The coach continued pinching while reading the numbers as he went. When he got to my waistline, I cringed. This would be the deal breaker. The coach didn’t read the number off, but opted to punch it into the computer himself. Finished, they totaled all the data into their fat kid diagnosis machine. I held my breath until the coaches declared I had 16 percent body fat.
“Not bad, Hay, that’s a pretty good meltdown since the last time you were here.”
“Well, you guys really inspired me to get better,” I said.
“Whatever it was, it’s a good thing because the last time you were in here you had laid down some serious body fat. What was it the guys called you, ‘Double-Stuffed’?”
I stared at the boss meathead, a guy named Stan, thinking of what it would feel like to pinch those calipers around his neck.

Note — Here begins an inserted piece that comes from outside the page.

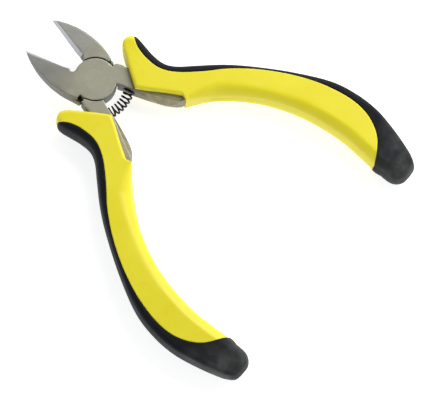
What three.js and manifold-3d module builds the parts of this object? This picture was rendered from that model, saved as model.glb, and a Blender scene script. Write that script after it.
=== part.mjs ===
// Mini side cutter (flush cutter) of the 125 mm class, lying flat with its jaws open.
// Units are millimetres. +Z is up, +Y points to the jaws, +X to the right handle.
// The origin is on the pivot axis, at the underside of the lap joint.
//
// Each half is drawn in its own closed frame: the cutting edge on X = 0, the jaw on one side
// of it and the handle on the other. A group then turns each half open by half the jaw angle.
import * as THREE from 'three';
import { ConvexGeometry } from 'three/addons/geometries/ConvexGeometry.js';
import { mergeVertices } from 'three/addons/utils/BufferGeometryUtils.js';
import Module from 'manifold-3d';

const wasm = await Module();
wasm.setup();

// ---- driving dimensions ----
const OPEN_ANGLE = THREE.MathUtils.degToRad(30);  // between the cutting edges at rest
const JOINT_T = 8;                                // thickness of the forged joint
const LAP_Z = JOINT_T / 2;                        // plane where the two halves lap
const LAP_GAP = 0.05;                             // each half stays this far off the lap plane
const DISC_R = 6.8;                               // round lap disc of each half
const RECESS_R = DISC_R + 0.3;                    // recess that the other half's disc turns in
const EDGE_GAP = 0.06;                            // each cutting edge stays this far off X = 0
const TIP_Y = 24.2;                               // reach of the jaws beyond the pivot
const TIP_T = 3;                                  // thickness of the jaws at the tip
const EDGE_START_Y = 9.6;                         // heel end of the cutting edge
const BEVEL_W = 0.9;                              // width of the ground bevel, in plan
const THROAT = { x: 0.3, y: 8.15, r: 1.5 };       // relief notch behind the cutting edge
const RIVET_R = 2.5;
const RIVET_HEAD_R = 3.1;
const RIVET_HEAD_T = 0.6;                         // depth of the countersunk rivet heads
const RIVET_PLAY = 0.1;
const GRIP_T = 13;                                // thickness of the handle grips
const GRIP_Z0 = LAP_Z - GRIP_T / 2;
const GRIP_ROUND = 1.25;                          // rounding of the grips' top and bottom edges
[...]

“Well, that was before I had you guys here to teach me,” I said. “A lot of players don’t realize that you’re not just here to lay out cones, carry stretch bands, and click stopwatches. I mean, the Padres hired you to help us make our bodies better and that’s what I tried to do, take your wisdom and apply it.”
“Well, to be honest, it’s about time you applied something. You’re one of the older guys in this system and we shouldn’t have to tell you to be in shape at this point.”
“Thank you for being such a
positive
role model,” I said through gritted teeth.
“That’s my job. Yours is running in group one’s conditioning circuit. Now get off my scale, hair ball.”